Your Inner Woody Allen Should Ideally Have Answers to These Questions –
What can we do today to make this day valuable?
Are we still pushing the envelope or are simply floating along too soon?
Am I or my co-founders overvaluing what we bring to the table?
What are the driving factors for overvaluing? Point out the flaws in logic, if any and have candid discussions
What could be the size of the pot if we run this business for 5 years?
What do we need to do to sustain maximize the value of our equity?
Are there partnerships that we can forge to maximize our equity value or accelerate our growth?
After you have honest answers for yourself, have a candid discussion with your co-founding team members. Remember you guys are the best employees you can find for your start-up, commit to doing whatever it takes to sustain your cohesion for the next 5 years.

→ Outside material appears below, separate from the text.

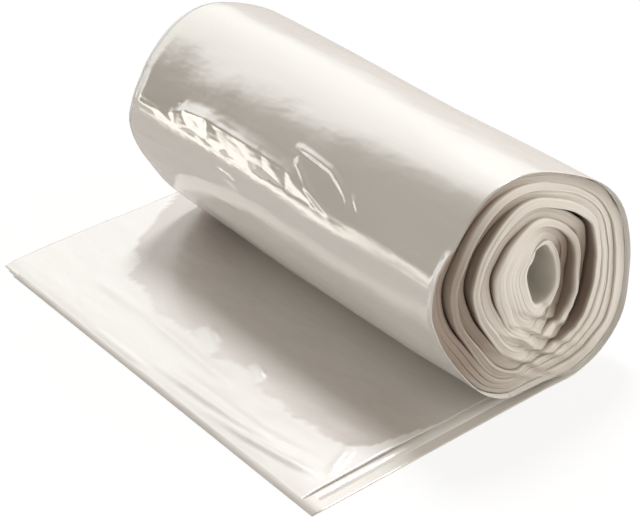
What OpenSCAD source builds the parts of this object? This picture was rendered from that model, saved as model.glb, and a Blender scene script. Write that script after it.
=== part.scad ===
// A coreless roll of clear bin bags, standing on a table with its loose end drawn out in front.
// The bags are one continuous web of thin film, folded lengthways into a flat stack of plies and
// wound up without a core. The whole roll is that one web: it runs in a spiral from the open eye
// to the outermost turn, passes under the roll and lies flat as a tail.
// Sizes are in millimetres. X runs along the roll, the tail points to -Y, and the table is Z = 0.
// The origin is on the table, under the middle of the wound roll.

/* [Web] */
// Length of the wound roll, from one end to the other
roll_l = 231; // [150:1:320]
// Thickness of the folded web, all plies together
web_t = 2.2; // [1.8:0.1:3.2]
// Plies that the web is folded into
plies = 3; // [2:1:4]
// How far each ply lies towards the far end from the one outside it, on the roll
ply_step = 0.9; // [0.5:0.1:3]
// Height of the small waves along the edges of the plies
edge_wave = 0.7; // [0:0.1:1.2]

/* [Roll] */
// Diameter of the roll, over its outermost turn
roll_d = 91; // [76:1:120]
// Air between one turn and the next
turn_gap = 1.3; // [0.8:0.1:2]
// Extra air on one side of the core, where the roll has come loose
core_slack = 4; // [0:0.1:6]
// Turns from the outside to where that air begins
slack_turn = 4.8; // [1:0.1:6]
// How far the roll's own weight presses its turns flat where it rests
sag = 1.6; // [0.3:0.1:2.4]
// Height of the soft corners of the turns, as a share of their radius
lump = 0.024; // [0:0.001:0.03]
// Soft corners round a turn
lumps = 5; // [3:1:7]
// How far the turns that have slipped along the roll lie back from its near end
slide = 8; // [0:0.5:12]

/* [Eye] */
// Width of the open eye at the web's inner end, where the eye is narrowest
eye_w = 10; // [8:0.5:24]
// Height of the open eye at the web's inner end, where the eye is lowest
eye_h = 18.5; // [14:0.5:30]
// How far the innermost turn lies behind the middle of the roll, before the loose air moves it forward
eye_back = 8; // [0:0.1:9]
// How far the eye lies above the middle of the roll
eye_up = 2.5; // [0:0.5:3]
// How far the eye leans back, for each millimetre of its height
eye_lean = 0.2; // [0:0.05:0.3]

/* [Tail] */
// Length of the tail, from under the middle of the roll to its free edge
tail_l = 110; // [70:1:180]
// How far each ply lies back from the one under it, in the tail
tail_step = 5.6; // [2:0.1:9]
// How far the outermost ply of the tail spreads past the far end of the roll
spread = 9.3; // [0:0.1:20]
// How far the tail drifts towards the near end by its free edge
drift = 6.5; // [0:0.5:12]

/* [Hidden] */
ply_t = web_t / plies;
pitch = web_t + turn_gap;
// The web winds inwards all the way round, so it sets out half a pitch outside the roll's mean radius.
roll_r = roll_d / 2 + pitch / 2;
turns = (roll_r - web_t - core_slack / 2 - eye_h / 2) / pitch;
// The eye is narrower than it is high, so the turns have more room across the roll.
side_pitch = (roll_r - web_t - core_slack / 2 - eye_w / 2) / turns;
lump_at = 115;
slack_at = 105;
// How far the web has slipped at the back and at the front of each turn, as shares of the slide
slips = [0, 0, 0, 1, 0, 0, 0, 0.9, 0, 0, 0.9, 0.25, 0, 0, 0.9, 0, 1, 0.1, 0.1];
first_slip = 0.25;
step_turn = 0.25;
quarter = 0.25;
spread_turn = 0.5;
wave_1 = 2.3;
wave_2 = 5.7;
wave_shift = 70;
steps_turn = 28;
steps_tail = 12;
// Height of the roll's middle, so that its lowest turn is pressed flat by the sag
roll_z = roll_r * swell(0) - sag;

function mix(a, b, k) = a + (b - a) * k;
function ease(k) = let (c = min(max(k, 0), 1)) c * c * (3 - 2 * c);
function swell(a) = 1 + lump * cos(round(lumps) * (a - lump_at));

// The web is followed from its free edge to the eye by one number, p. From -1 to 0 it runs along
// the tail, and from 0 on it counts degrees round the roll, from the bottom up the back.
path = concat(
    [for (i = [0 : steps_tail - 1]) i / steps_tail - 1],
    [for (i = [0 : floor(turns * steps_turn)]) i * 360 / steps_turn],
    [turns * 360]
);

// The outer face of the web in the plane across the roll, as [y, z]. Where the web passes under the
// middle of the roll it lies flat, on the table or on the turn below.
function outer_face(p) = p < 0 ? [p * tail_l, 0] : wound(p, p / 360);
function wound(p, s) =
    let (
        loose = core_slack * ease(s - slack_turn) * (1 + cos(p - slack_at)) / 2,
        wide = (roll_r - side_pitch * s - loose) * swell(p) * sin(p),
        high = -(roll_r - pitch * s - loose) * swell(p) * cos(p),
        inside = s / turns
    )
    [
        eye_back * inside + wide + eye_lean * inside * inside * high,
        max(roll_z + eye_up * inside + high, pitch * floor(s + quarter))
    ];

// The direction through the web, from its outer face to its inner one
function inward(p) =
    let (
        h = p < 0 ? 0.5 / steps_tail : 180 / steps_turn,
        t = p <= 0 ? [1, 0] : outer_face(p + h) - outer_face(p - h)
    )
    [-t.y, t.x] / norm(t);

// How far the web has slipped back along the roll at p, going easily from one listed slip to the next
function slip(i) = slips[min(i, len(slips) - 1)];
function slipped(p) =
    let (k = max(p / 360 - first_slip, 0) * 2, i = floor(k))
    slide * mix(slip(i), slip(i + 1), ease(k - i));

// Where a ply's two edges lie along X; ply 0 is the outermost, which is the lowest in the tail
function waviness(p, ply) = edge_wave * (sin(p * wave_1 + wave_shift * ply) + sin(p * wave_2)) / 2;
function back(p, ply) = ply * mix(tail_step, ply_step, ease(p / 360 / step_turn));
function near_edge(p, ply) =
    p < 0
    ? roll_l / 2 - back(0, ply) - drift * p
    : roll_l / 2 - back(p, ply) - slipped(p) + waviness(p, ply) * ease(p / 90);
function far_edge(p, ply) =
    p < 0
    ? -roll_l / 2 - back(0, ply) - spread
    : -roll_l / 2 - back(p, ply) - slipped(p) + waviness(p, ply) * ease(p / 90)
        - spread * (1 - ease(p / 360 / spread_turn));

// The section through the web at p: up the stepped near edge of the plies and down the far one
function section(p) =
    let (o = outer_face(p), n = inward(p))
    concat(
        [for (ply = [0 : plies - 1], side = [0, 1]) place(near_edge(p, ply), o, n, (ply + side) * ply_t)],
        [for (ply = [plies - 1 : -1 : 0], side = [1, 0]) place(far_edge(p, ply), o, n, (ply + side) * ply_t)]
    );
function place(x, o, n, depth) = [x, o.x + n.x * depth, o.y + n.y * depth];

sections = [for (p = path) section(p)];
points = [for (s = sections, v = s) v];
count = len(sections[0]);
last = (len(sections) - 1) * count;
skin = [
    for (i = [0 : len(sections) - 2], j = [0 : count - 1])
        let (a = i * count + j, b = i * count + (j + 1) % count)
        each [[a, b, b + count], [a, b + count, a + count]]
];
caps = [[for (j = [count - 1 : -1 : 0]) j], [for (j = [0 : count - 1]) last + j]];

// The whole web, tail and spiral, as one piece of folded film
module bag_roll() {
    color("whitesmoke")
        polyhedron(points = points, faces = concat(skin, caps), convexity = 20);
}

bag_roll();
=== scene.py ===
import math

import bmesh
import bpy
from mathutils import Matrix, Vector, noise


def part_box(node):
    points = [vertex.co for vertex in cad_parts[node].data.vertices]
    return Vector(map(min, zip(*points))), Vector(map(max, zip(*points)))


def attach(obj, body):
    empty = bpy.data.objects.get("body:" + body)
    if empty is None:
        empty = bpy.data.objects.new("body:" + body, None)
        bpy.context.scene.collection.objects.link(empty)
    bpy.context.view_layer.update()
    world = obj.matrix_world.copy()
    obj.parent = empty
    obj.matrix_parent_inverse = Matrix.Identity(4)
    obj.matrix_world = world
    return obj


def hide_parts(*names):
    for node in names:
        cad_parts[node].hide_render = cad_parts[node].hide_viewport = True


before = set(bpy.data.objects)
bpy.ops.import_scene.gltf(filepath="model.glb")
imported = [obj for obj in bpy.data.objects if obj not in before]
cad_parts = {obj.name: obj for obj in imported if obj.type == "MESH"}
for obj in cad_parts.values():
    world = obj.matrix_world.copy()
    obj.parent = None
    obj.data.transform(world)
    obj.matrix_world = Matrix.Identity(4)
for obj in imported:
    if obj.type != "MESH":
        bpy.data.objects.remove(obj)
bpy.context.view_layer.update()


# The photographer's place
# The camera stands in front of the near end of the roll and looks down on it, tilted a little to
# one side, through a long lens.
camera_azimuth = math.radians(62.6)
camera_height = math.radians(29.0)
camera_distance = 1.0323
camera_tilt = math.radians(-10.0)
camera_aim = Vector((0.0, -0.0255, 0.0221))
lens_length = 143.4

away = Vector((
    math.sin(camera_azimuth) * math.cos(camera_height),
    -math.cos(camera_azimuth) * math.cos(camera_height),
    math.sin(camera_height),
))
camera_data = bpy.data.cameras.new("camera")
camera_data.lens = lens_length
camera = bpy.data.objects.new("camera", camera_data)
bpy.context.scene.collection.objects.link(camera)
standing = Matrix.Translation(camera_aim + away * camera_distance)
looking = (-away).to_track_quat("-Z", "Y").to_matrix().to_4x4()
camera.matrix_world = standing @ looking @ Matrix.Rotation(camera_tilt, 4, "Z")
bpy.context.scene.camera = camera
bpy.context.scene.view_settings.view_transform = "Standard"


# The studio
# A white table, a soft lamp high behind the roll, and a dim room that the glossy film mirrors. On its
# walls hang a bright backdrop, a window beside the near end, a low strip of light and a faint fill.
# The camera itself sees plain white all round.
white = (1, 1, 1, 1)
table_size = 12.0
table_drop = 0.00015
table_colour = (0.80, 0.78, 0.765, 1)
mirrored_table = (0.56, 0.54, 0.535, 1)
table_glow = 0.86
lamp_direction = Vector((-0.40, 0.36, 0.84))
lamp_power = 2.15
lamp_softness = math.radians(15)
room_colour = (0.22, 0.186, 0.144, 1)
backdrop_colour = (1.05, 1.05, 1.03, 1)
backdrop_direction = Vector((-0.888, 0.46, 0.0))
backdrop_edge = (0.54, 0.63)
backdrop_foot = (-0.25, 0.25)
window_colour = (1.74, 1.65, 1.53, 1)
window_direction = Vector((0.72, 0.69, 0.0))
window_edge = (0.35, 0.95)
strip_colour = (1.9, 1.84, 1.72, 1)
strip_direction = Vector((-0.8387, -0.5446, 0.0)).normalized()
strip_edge = (0.961, 0.982)
strip_top = (math.sin(math.radians(6.5)), math.sin(math.radians(4.0)))
strip_foot = (math.sin(math.radians(-4.5)), math.sin(math.radians(-2.0)))
fill_colour = (0.50, 0.475, 0.44, 1)
fill_direction = Vector((-0.2, -0.95, 0.2)).normalized()
fill_edge = (0.72, 0.93)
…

How to Have FUN During this Phase?
Continue meeting and learning from other founders and events
Enjoy the high of sharing your wisdom and being heard in the right forums. Don’t make it monotonous – think about the value to bring to your audience
Find energy in forging sales and partnerships that could take your dream to the next level while adding value to your partners
Enjoy the process of seeing your team work towards delivering your shared dream and encouraging them
Give back, start mentoring other start-up founders
Remember, if you can dream it, the more likely you are to achieve it. Be a dreamer, let your dreams excite you, but ultimately let your inner Woody Allen guide you.